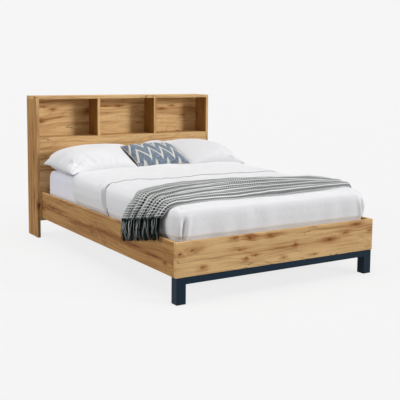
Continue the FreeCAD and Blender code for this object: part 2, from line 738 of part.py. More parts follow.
PILLOW_INNER = 26.0
PILLOW_OUTER = 732.0
PILLOW_SEAM_Z = 575.0
PILLOW_TILT = 3.0           # degrees, head side up
LEFT_CROWN = 145.0
LEFT_FIRMNESS = 3.4
RIGHT_CROWN = 154.0
RIGHT_FIRMNESS = 4.4
PILLOW_DEPTH = 62.0         # underside, before it is flattened by the mattress
PILLOW_DRAW_IN = 18.0
PILLOW_BACK = Y_HEAD - 26.0
PILLOW_FRONT_INNER = 447.0  # front corners stand just behind the duvet's bowed edge
PILLOW_FRONT_OUTER = 368.0


def pillow_form(crown, firmness):
    """Left pillow: drawn-in sides, ear corners, a full crown and a flattened underside."""
    middle_y = (PILLOW_BACK + PILLOW_FRONT_OUTER) / 2.0
    corners = [
        (-PILLOW_OUTER, PILLOW_FRONT_OUTER - middle_y),
        (-PILLOW_INNER, PILLOW_FRONT_INNER - middle_y),
        (-PILLOW_INNER, PILLOW_BACK - middle_y),
        (-PILLOW_OUTER, PILLOW_BACK - middle_y),
    ]
    solid = pad_form(corners, PILLOW_DRAW_IN, crown, PILLOW_DEPTH, firmness)
    solid.Placement = FreeCAD.Placement(
        Vector(0, middle_y, PILLOW_SEAM_Z), FreeCAD.Rotation(Vector(1, 0, 0), PILLOW_TILT))
    rest = box(-PILLOW_OUTER, 0, 0, Y_HEAD, 0, MATTRESS_TOP + SOFT_GAP)
    return solid.cut(rest)


CUSHION_HALF = 223.0
CUSHION_DEPTH = 343.0
CUSHION_CROWN = 60.0
CUSHION_DRAW_IN = 14.0
CUSHION_FIRMNESS = 2.6
CUSHION_LEAN = 22.0
CUSHION_PLACE = Vector(84.0, 441.0, 562.0)
DENT_MARGIN = 10.0          # the dent is wider and deeper than the cushion in it
DENT_CROWN = CUSHION_CROWN + 7.0
DENT_RISE = 190.0           # the dent is open upwards, the way the cushion lifts off


def cushion_placement():
    lean = FreeCAD.Rotation(Vector(1, 0, 0), CUSHION_LEAN)
    return FreeCAD.Placement(CUSHION_PLACE, lean)


def cushion_form():
    """Oblong scatter cushion leaning back on the pillows."""
    corners = [
        (-CUSHION_HALF, 0.0),
        (CUSHION_HALF, 0.0),
        (CUSHION_HALF, CUSHION_DEPTH),
        (-CUSHION_HALF, CUSHION_DEPTH),
    ]
    solid = pad_form(
        corners, CUSHION_DRAW_IN, CUSHION_CROWN, CUSHION_CROWN, CUSHION_FIRMNESS)
    solid.Placement = cushion_placement()
    return solid


def cushion_dent(side):
    """Space that the cushion takes from a pillow, on the left (-1) or the right (1).

    It follows the cushion's underside towards its own side, and keeps the full depth
    on the other, so the pillow can slide out sideways.
    """
    half_length = CUSHION_DEPTH / 2.0 + DENT_MARGIN
    half_width = CUSHION_HALF + DENT_MARGIN
    inwards = PAD_CONTOURS[::-1]
    places = [-share for share in PAD_CONTOURS] + list(inwards)
    rings = []
    for reach in (-1.0,) + inwards:
        x = side * reach * half_width
        belly = []
        for place in places:
            full = fullness(max(reach, abs(place)), CUSHION_FIRMNESS)
            depth = DENT_CROWN * full + SEAM / 2.0 + SOFT_GAP
            belly.append(Vector(x, CUSHION_DEPTH / 2.0 + place * half_length, -depth))
        lid = [Vector(x, point.y, DENT_RISE) for point in (belly[-1], belly[0])]
        rings.append(belly + lid)
    solid = skinned(rings)
    solid.Placement = cushion_placement()
    return solid


THROW_THICK = 6.0
THROW_WAVE = 11.0
THROW_FOLDS = 3
THROW_WAVE_STEPS = 24
THROW_TOP = 557.0           # underside of the throw between its folds
THROW_SIDE = 729.0          # inner side of the hanging ends, outside the side rails
THROW_BEND = 80.0
THROW_FRINGE_TOP = 400.0
THROW_FRINGE_END = 240.0    # lowest point of the fringe
# place across the bed, then the throw's foot and head edges along it
THROW_TOP_EDGES = (
    (-640.0, -1010.0, -530.0),
    (-480.0, -1012.0, -440.0),
    (-240.0, -1015.0, -370.0),
    (60.0, -1018.0, -374.0),
    (340.0, -1020.0, -425.0),
    (640.0, -1040.0, -540.0),
)
# foot and head edges round the bend and down to the fringe's end, top one first
THROW_LEFT_EDGES = ((-1008, -540), (-1004, -590), (-996, -575), (-975, -530), (-965, -478))
THROW_RIGHT_EDGES = ((-1042, -550), (-1046, -610), (-1046, -650), (-1040, -655), (-1035, -650))


def throw_section(origin, normal, y_foot, y_head):
    """Wavy strip: soft folds run along the throw, thickness stays even."""
    lower = []
    for index in range(THROW_WAVE_STEPS + 1):
        t = index / THROW_WAVE_STEPS
        out = THROW_WAVE * (1.0 - math.cos(2.0 * math.pi * THROW_FOLDS * t))
        lower.append(origin + Vector(0, y_foot + (y_head - y_foot) * t, 0) + normal * out)
    upper = [point + normal * THROW_THICK for point in lower]
    return lower + upper[::-1]


def throw_end(side, edges):
    """Stations round the edge of the bed and down to the fringe, top one first."""
    x_middle = side * (THROW_SIDE - THROW_BEND)
    z_middle = THROW_TOP - THROW_BEND
    rings = []
    for degrees, (y_foot, y_head) in zip((0.0, 45.0, 90.0), edges[:3]):
        angle = math.radians(degrees)
        normal = Vector(side * math.sin(angle), 0, math.cos(angle))
        centre = Vector(x_middle, 0, z_middle)
        rings.append(throw_section(centre + normal * THROW_BEND, normal, y_foot, y_head))
    outward = Vector(side, 0, 0)
    for z, (y_foot, y_head) in zip((THROW_FRINGE_TOP, THROW_FRINGE_END), edges[3:]):
        rings.append(throw_section(Vector(side * THROW_SIDE, 0, z), outward, y_foot, y_head))
    return rings


def throw_form():
    """Throw laid across the bed, over both sides and down to the end of its fringe."""
    rings = throw_end(-1, THROW_LEFT_EDGES)[::-1]
    for x, y_foot, y_head in THROW_TOP_EDGES:
        rings.append(throw_section(Vector(x, 0, THROW_TOP), Vector(0, 0, 1), y_foot, y_head))
    rings += throw_end(1, THROW_RIGHT_EDGES)
    return skinned(rings)


def soft_goods():
    parts["mattress"] = mattress_form()
    parts["duvet"] = duvet()
    parts["scatter_cushion"] = cushion_form()
    left = pillow_form(LEFT_CROWN, LEFT_FIRMNESS)
    right = mirrored(pillow_form(RIGHT_CROWN, RIGHT_FIRMNESS))
    parts["pillow_left"] = left.cut(cushion_dent(-1))
    parts["pillow_right"] = right.cut(cushion_dent(1))
    parts["throw"] = throw_form()


# ---------------------------------------------------------------- assembly
DRILLED = (
    "headboard_side_left", "headboard_side_right", "headboard_top", "headboard_front_board",
    "headboard_shelf", "bookcase_back", "rear_stretcher", "divider_left", "divider_right",
    "side_rail_left", "side_rail_right", "footboard", "slat_ledge_left", "slat_ledge_right",
    "centre_rail", "slat_01", "slat_%02d" % SLAT_COUNT,
)
HARDWARE = (
    "cam_locks", "cam_bolts", "wood_dowels", "back_panel_screws", "wood_screws",
    "threaded_inserts", "frame_bolts",
)


def drill_boards():
    """Every board gets exactly the holes that its fasteners fill."""
    for name in DRILLED:
        solid = parts[name]
        for hardware in HARDWARE:
            for fastener in parts[hardware].Solids:
                if solid.BoundBox.intersect(fastener.BoundBox):
                    solid = solid.cut(fastener)
        parts[name] = solid


def build():
    headboard_panels()
    headboard_glides()
    headboard_hardware()
    back_screws()
    rails_and_footboard()
    bracket_screws, bracket_bolts, bracket_inserts = corner_brackets()
    ledge_screws = slat_ledges()
    slat_screws = slats()
    hanger_bolts, hanger_inserts = centre_rail()
    leg_screws = centre_legs()
    tab_bolts, tab_inserts = foot_frame()
    parts["wood_screws"] = group(bracket_screws + ledge_screws + slat_screws + leg_screws)
    parts["frame_bolts"] = group(bracket_bolts + hanger_bolts + tab_bolts)
    parts["threaded_inserts"] = group(bracket_inserts + hanger_inserts + tab_inserts)
    drill_boards()
    soft_goods()


build()
for name, shape in parts.items():
    if not shape.isValid():
        raise RuntimeError(name + " is not a valid shape")
    shape.exportStep("parts/" + name + ".step")
print(len(parts), "nodes written")
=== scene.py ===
import math

import bpy
import numpy as np
from bpy.props import FloatProperty, FloatVectorProperty, IntProperty, PointerProperty
from mathutils import Euler, Matrix, Vector
from mathutils.bvhtree import BVHTree


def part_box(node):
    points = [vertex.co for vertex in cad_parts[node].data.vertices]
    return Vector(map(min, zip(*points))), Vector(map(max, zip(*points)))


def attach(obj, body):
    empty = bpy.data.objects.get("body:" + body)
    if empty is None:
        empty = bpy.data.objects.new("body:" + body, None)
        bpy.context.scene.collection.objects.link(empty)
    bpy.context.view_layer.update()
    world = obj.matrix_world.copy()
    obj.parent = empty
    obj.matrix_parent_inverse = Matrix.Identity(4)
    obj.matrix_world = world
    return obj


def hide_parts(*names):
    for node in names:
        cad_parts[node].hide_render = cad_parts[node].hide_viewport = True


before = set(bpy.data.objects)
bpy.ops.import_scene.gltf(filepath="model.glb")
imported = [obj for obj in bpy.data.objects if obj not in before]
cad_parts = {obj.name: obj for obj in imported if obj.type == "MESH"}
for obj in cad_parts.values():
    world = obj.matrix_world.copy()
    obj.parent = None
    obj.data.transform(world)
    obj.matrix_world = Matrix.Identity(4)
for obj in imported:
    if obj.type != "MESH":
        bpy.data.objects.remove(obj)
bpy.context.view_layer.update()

bl_info = {
    "name": "Bookcase headboard bed",
    "version": (1, 0, 0),
    "blender": (4, 5, 0),
    "location": "3D View > Sidebar > Bed",
    "description": "Finishes and bedding for a bookcase headboard bed",
    "category": "Object",
}


# ------------------------------------------------------------------ settings
def colour_setting(name, description, default):
    return FloatVectorProperty(
        name=name, description=description, default=default, subtype="COLOR", min=0.0, max=1.0)


def number_setting(name, description, default):
    return FloatProperty(name=name, description=description, default=default)


def length_setting(name, description, default):
    return FloatProperty(name=name, description=description, default=default, unit="LENGTH")


def angle_setting(name, description, degrees):
    return FloatProperty(
        name=name, description=description, default=math.radians(degrees), subtype="ANGLE")


class StudioSettings(bpy.types.PropertyGroup):
    camera_place: FloatVectorProperty(
        name="Camera place", description="Where the camera stands",
        default=(-2.83685, -4.75975, 1.28763), subtype="XYZ", unit="LENGTH")
    camera_turn: angle_setting("Camera turn", "Heading, clockwise from +Y seen from above", 31.8327)
    camera_dip: angle_setting("Camera dip", "How far the camera looks down", 6.5194)
    camera_roll: angle_setting("Camera roll", "Lean of the camera about its sight line", 0.5077)
    camera_lens: number_setting("Lens", "Focal length in mm", 70.98)
    camera_shift: number_setting("Shift", "Vertical shift of the frame", -0.1)
    backdrop: colour_setting("Backdrop", "Colour of the floor and backdrop", (0.921, 0.921, 0.921))
    key: number_setting("Key", "Strength of the key light", 1.88)
    top: number_setting("Top", "Strength of the light from above", 1.60)
    side: number_setting("Side", "Strength of the light from the left", 1.42)
    ambient: number_setting("Ambient", "Strength of the even room light", 0.16)
    bounce: number_setting("Bounce", "Light that the floor throws back", 0.22)


class OakSettings(bpy.types.PropertyGroup):
    light: colour_setting("Light wood", "Pale part of the grain", (0.76, 0.50, 0.235))
    dark: colour_setting("Dark wood", "Dark part of the grain", (0.385, 0.172, 0.055))
    knot: colour_setting("Knots", "Knots and checks", (0.085, 0.032, 0.012))
    knots: number_setting("Knot share", "Share of places with a knot", 0.20)


class SteelSettings(bpy.types.PropertyGroup):
    paint: colour_setting("Powder coat", "Colour of the foot frame", (0.0050, 0.0180, 0.0340))
    roughness: number_setting("Roughness", "Roughness of the coat", 0.42)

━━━

From the very first line of the data through the line with "PILLOW_FRONT_OUTER = 368.0" in it, please reproduce each line exactly and output nothing more.

| Expected output |
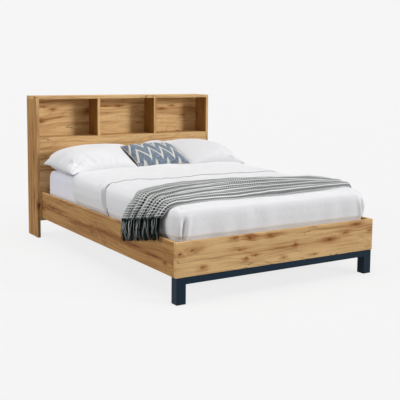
Continue the FreeCAD and Blender code for this object: part 2, from line 738 of part.py. More parts follow.
PILLOW_INNER = 26.0
PILLOW_OUTER = 732.0
PILLOW_SEAM_Z = 575.0
PILLOW_TILT = 3.0           # degrees, head side up
LEFT_CROWN = 145.0
LEFT_FIRMNESS = 3.4
RIGHT_CROWN = 154.0
RIGHT_FIRMNESS = 4.4
PILLOW_DEPTH = 62.0         # underside, before it is flattened by the mattress
PILLOW_DRAW_IN = 18.0
PILLOW_BACK = Y_HEAD - 26.0
PILLOW_FRONT_INNER = 447.0  # front corners stand just behind the duvet's bowed edge
PILLOW_FRONT_OUTER = 368.0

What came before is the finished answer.